Write out the listing in full, matching it word for word.

━━━━━━━━━━━━━━━━━━━━

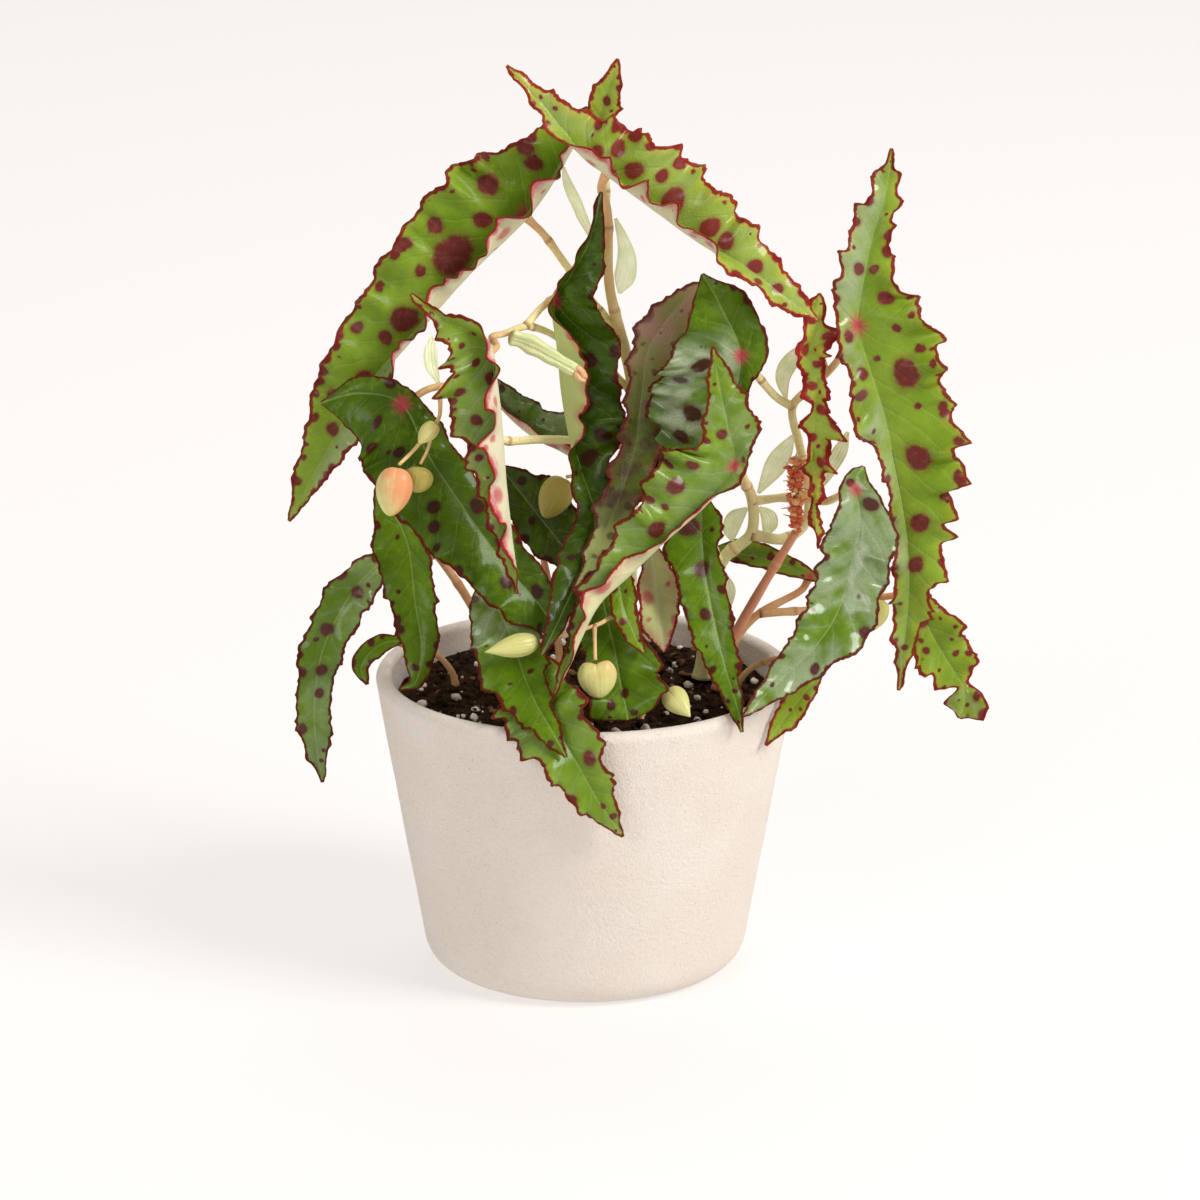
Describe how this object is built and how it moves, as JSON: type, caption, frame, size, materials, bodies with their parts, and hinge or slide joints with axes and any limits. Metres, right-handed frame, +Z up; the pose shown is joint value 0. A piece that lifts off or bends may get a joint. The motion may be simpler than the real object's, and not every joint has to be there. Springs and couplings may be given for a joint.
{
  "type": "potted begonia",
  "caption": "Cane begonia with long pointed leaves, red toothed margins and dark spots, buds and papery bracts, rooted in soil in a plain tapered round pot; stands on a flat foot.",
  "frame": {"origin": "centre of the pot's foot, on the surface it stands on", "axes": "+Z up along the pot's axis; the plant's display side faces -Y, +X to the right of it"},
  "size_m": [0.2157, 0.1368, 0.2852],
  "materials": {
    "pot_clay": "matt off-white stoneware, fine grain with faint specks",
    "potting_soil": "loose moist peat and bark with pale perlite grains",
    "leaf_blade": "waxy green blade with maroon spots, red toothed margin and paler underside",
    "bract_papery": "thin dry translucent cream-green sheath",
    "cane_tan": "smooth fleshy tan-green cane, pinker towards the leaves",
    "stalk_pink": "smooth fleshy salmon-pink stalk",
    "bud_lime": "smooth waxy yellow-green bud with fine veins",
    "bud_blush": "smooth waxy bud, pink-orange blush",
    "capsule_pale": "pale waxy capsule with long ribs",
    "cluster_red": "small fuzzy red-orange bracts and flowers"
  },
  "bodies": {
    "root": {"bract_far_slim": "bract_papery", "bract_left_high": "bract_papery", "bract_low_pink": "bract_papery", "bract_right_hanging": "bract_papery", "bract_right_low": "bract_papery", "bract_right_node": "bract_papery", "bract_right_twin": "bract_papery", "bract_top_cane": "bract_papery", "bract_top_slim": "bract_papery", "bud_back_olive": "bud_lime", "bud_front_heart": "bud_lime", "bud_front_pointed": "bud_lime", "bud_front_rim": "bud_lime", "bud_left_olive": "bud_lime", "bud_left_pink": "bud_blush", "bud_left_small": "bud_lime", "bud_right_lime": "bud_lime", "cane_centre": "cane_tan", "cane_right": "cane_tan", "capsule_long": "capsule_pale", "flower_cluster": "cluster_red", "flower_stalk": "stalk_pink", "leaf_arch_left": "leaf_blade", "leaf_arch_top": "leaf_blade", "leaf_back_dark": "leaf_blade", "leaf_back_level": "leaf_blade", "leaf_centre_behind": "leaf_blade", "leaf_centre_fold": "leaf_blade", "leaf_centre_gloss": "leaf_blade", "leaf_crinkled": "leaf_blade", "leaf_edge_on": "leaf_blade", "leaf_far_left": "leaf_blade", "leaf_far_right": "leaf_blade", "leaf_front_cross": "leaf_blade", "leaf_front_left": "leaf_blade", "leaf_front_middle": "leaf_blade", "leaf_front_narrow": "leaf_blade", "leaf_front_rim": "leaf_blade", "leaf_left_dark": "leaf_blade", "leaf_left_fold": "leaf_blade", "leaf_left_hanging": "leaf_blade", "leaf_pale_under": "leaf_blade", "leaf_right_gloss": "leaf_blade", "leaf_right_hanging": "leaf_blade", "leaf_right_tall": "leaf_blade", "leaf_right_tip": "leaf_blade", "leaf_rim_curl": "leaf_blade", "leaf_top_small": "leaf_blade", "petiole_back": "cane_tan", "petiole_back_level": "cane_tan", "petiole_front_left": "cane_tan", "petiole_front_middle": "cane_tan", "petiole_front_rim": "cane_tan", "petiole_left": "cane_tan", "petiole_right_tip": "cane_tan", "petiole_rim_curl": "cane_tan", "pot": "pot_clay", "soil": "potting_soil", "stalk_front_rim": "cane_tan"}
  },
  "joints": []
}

━━━━━━━━━━━━━━━━━━━━

_Exercise output_:
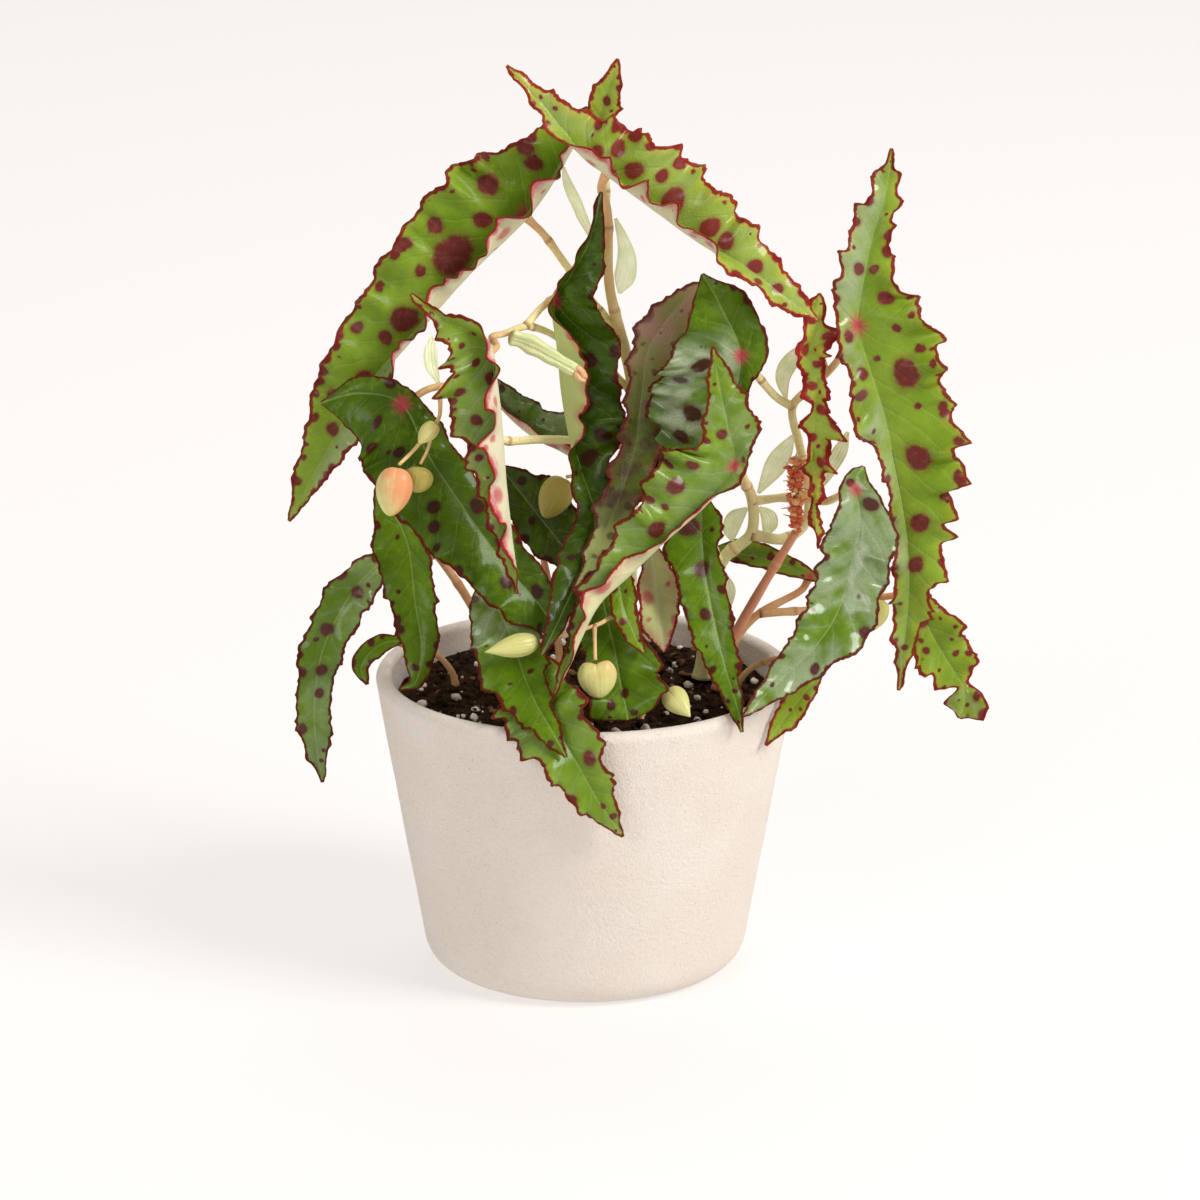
Describe how this object is built and how it moves, as JSON: type, caption, frame, size, materials, bodies with their parts, and hinge or slide joints with axes and any limits. Metres, right-handed frame, +Z up; the pose shown is joint value 0. A piece that lifts off or bends may get a joint. The motion may be simpler than the real object's, and not every joint has to be there. Springs and couplings may be given for a joint.
{
  "type": "potted begonia",
  "caption": "Cane begonia with long pointed leaves, red toothed margins and dark spots, buds and papery bracts, rooted in soil in a plain tapered round pot; stands on a flat foot.",
  "frame": {"origin": "centre of the pot's foot, on the surface it stands on", "axes": "+Z up along the pot's axis; the plant's display side faces -Y, +X to the right of it"},
  "size_m": [0.2157, 0.1368, 0.2852],
  "materials": {
    "pot_clay": "matt off-white stoneware, fine grain with faint specks",
    "potting_soil": "loose moist peat and bark with pale perlite grains",
    "leaf_blade": "waxy green blade with maroon spots, red toothed margin and paler underside",
    "bract_papery": "thin dry translucent cream-green sheath",
    "cane_tan": "smooth fleshy tan-green cane, pinker towards the leaves",
    "stalk_pink": "smooth fleshy salmon-pink stalk",
    "bud_lime": "smooth waxy yellow-green bud with fine veins",
    "bud_blush": "smooth waxy bud, pink-orange blush",
    "capsule_pale": "pale waxy capsule with long ribs",
    "cluster_red": "small fuzzy red-orange bracts and flowers"
  },
  "bodies": {
    "root": {"bract_far_slim": "bract_papery", "bract_left_high": "bract_papery", "bract_low_pink": "bract_papery", "bract_right_hanging": "bract_papery", "bract_right_low": "bract_papery", "bract_right_node": "bract_papery", "bract_right_twin": "bract_papery", "bract_top_cane": "bract_papery", "bract_top_slim": "bract_papery", "bud_back_olive": "bud_lime", "bud_front_heart": "bud_lime", "bud_front_pointed": "bud_lime", "bud_front_rim": "bud_lime", "bud_left_olive": "bud_lime", "bud_left_pink": "bud_blush", "bud_left_small": "bud_lime", "bud_right_lime": "bud_lime", "cane_centre": "cane_tan", "cane_right": "cane_tan", "capsule_long": "capsule_pale", "flower_cluster": "cluster_red", "flower_stalk": "stalk_pink", "leaf_arch_left": "leaf_blade", "leaf_arch_top": "leaf_blade", "leaf_back_dark": "leaf_blade", "leaf_back_level": "leaf_blade", "leaf_centre_behind": "leaf_blade", "leaf_centre_fold": "leaf_blade", "leaf_centre_gloss": "leaf_blade", "leaf_crinkled": "leaf_blade", "leaf_edge_on": "leaf_blade", "leaf_far_left": "leaf_blade", "leaf_far_right": "leaf_blade", "leaf_front_cross": "leaf_blade", "leaf_front_left": "leaf_blade", "leaf_front_middle": "leaf_blade", "leaf_front_narrow": "leaf_blade", "leaf_front_rim": "leaf_blade", "leaf_left_dark": "leaf_blade", "leaf_left_fold": "leaf_blade", "leaf_left_hanging": "leaf_blade", "leaf_pale_under": "leaf_blade", "leaf_right_gloss": "leaf_blade", "leaf_right_hanging": "leaf_blade", "leaf_right_tall": "leaf_blade", "leaf_right_tip": "leaf_blade", "leaf_rim_curl": "leaf_blade", "leaf_top_small": "leaf_blade", "petiole_back": "cane_tan", "petiole_back_level": "cane_tan", "petiole_front_left": "cane_tan", "petiole_front_middle": "cane_tan", "petiole_front_rim": "cane_tan", "petiole_left": "cane_tan", "petiole_right_tip": "cane_tan", "petiole_rim_curl": "cane_tan", "pot": "pot_clay", "soil": "potting_soil", "stalk_front_rim": "cane_tan"}
  },
  "joints": []
}